Weight-loss winners:

  • The Boone County Sheriff's Department was recognized for hosting its own "Biggest Loser" competition from July to October. Each participant put in money at the beginning and added more money for any weight gain. By the end of the competition, the participants lost a total of 182 pounds, and the money was split between the male and female winners.
  • Colleen Brown, who has asthma, lost 30 pounds thanks to her belief that exercise is a priority and not a chore.
  • Columbia College Wellness Committee also held its own "Biggest Loser" competition. After 12 weeks of education, training activities and workout sessions, the 83 participants lost a group total of more than 650 pounds.
  • Paul Krewson, who recently adopted a lifestyle of cardiovascular activity and eating healthy, lost more than 80 pounds in a 2-year period. He also won the ARC challenge in early 2011.
  • Billie Washburn went to the doctor for hip pain, but was told she just needed to lose weight. In less than a year, she lost more than 75 pounds. When asked to work overtime, she agrees as long as it didn't cut into her time at the gym.

Youth winners:

  • Breanna Cornelison has walked more than 800 miles since joining the Walking School Bus program. As a fifth-grader at Fairview Elementary, she walks almost two miles every morning to school and has barely missed a day of the program. She has become a mentor to those around her, as well.
  • Columbia Track Club emphasizes both walking and running and has events on Wednesday evenings. Recently, its scholarship fund awarded four local scholarships to graduating seniors. Bill Stolz, who is in charge of the club, said the award speaks to the "fantastic membership."
  • Missouri Highsteppers is a leader in youth growth and development.
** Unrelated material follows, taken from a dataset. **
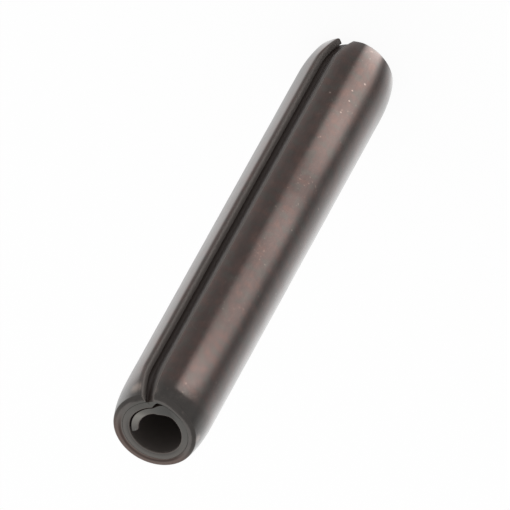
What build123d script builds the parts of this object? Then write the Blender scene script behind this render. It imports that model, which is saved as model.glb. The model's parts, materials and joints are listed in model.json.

For more than 30 years, more than 3,000 members have experienced the rigors of this drum and dance squad, which emphasizes the importance of values such as character, leadership, education and career.
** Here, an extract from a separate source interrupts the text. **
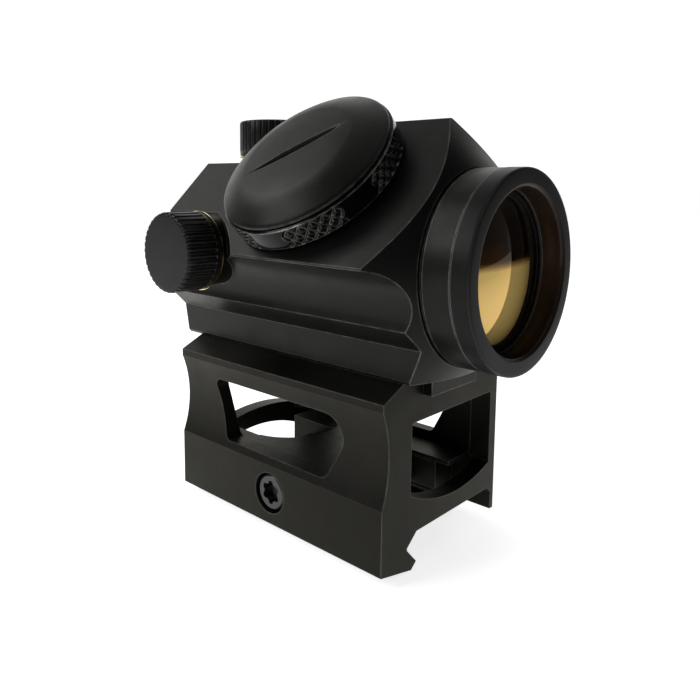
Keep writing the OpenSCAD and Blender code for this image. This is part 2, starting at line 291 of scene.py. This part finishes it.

  • Windsor Street Montessori School participated in the GO! St. Louis Read, Right and Run Marathon program in which 18 members from ages 6 to 10 kept a calendar of their progress. Through the 6-month period, participants kept a log of the 26 books they read, the 26 community good deeds they accomplished and the 26 miles they walked or ran.  In April, they traveled to St. Louis to finish their last mile and hope to continue the program in upcoming years.